Again, it is the Arabic which needs to be understood, not the (mis)translations.

Please don't think I am side-stepping your original questions about the distribution of shares. If you look back at those questions, they have presuppositions. Namely, (1) that the Qur'an explicitly says what to do with all the inheritance of one who dies and (2) that the Qur'an says how to aportion all the shares of inheritance explicitly and (3) that The Qur'an aportions all shares in inheritance and (4) All the portions of inheritance mentioned in the Qur'an are to be taken in tandem when distribution to inheritors is taking place. There is subtlety in the difference of these presuppositions.

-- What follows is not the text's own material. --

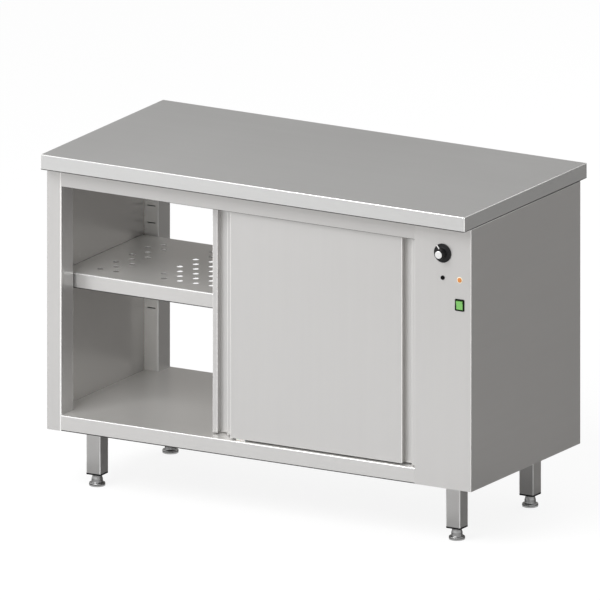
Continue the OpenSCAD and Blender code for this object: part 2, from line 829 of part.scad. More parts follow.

Do you agree that your questions do, in fact, presuppose these points? If I just attempt to answer those questions, I would first have to agree to those presuppositions. And I may be able to agree with some or none of them. That is what is sometimes a problem with your proposed contradictions. I have to address the presuppositions (which seem to be false in most cases) before I can give the clear answer.

Please notice that I am not saying that the original questions with respect to shares of inheritance are invalid within the Islamic framework of the Qur'an, Hadith, and Sunnah. That is not the case, and answers can be sought. However, that is not the point of this discussion. The point is the relevency of the questions with respect to proving a contradiction within the Qur'an. Is that not true?

I admit that my response is incomplete (I don't address the aportioning of shares to colaterals). I also admit that I don't have requisite knowledge to answer all your concerns. But that is a limitation on me, not the Qur'an or Islam. I said what I know and try not to go talk about things I don't know about.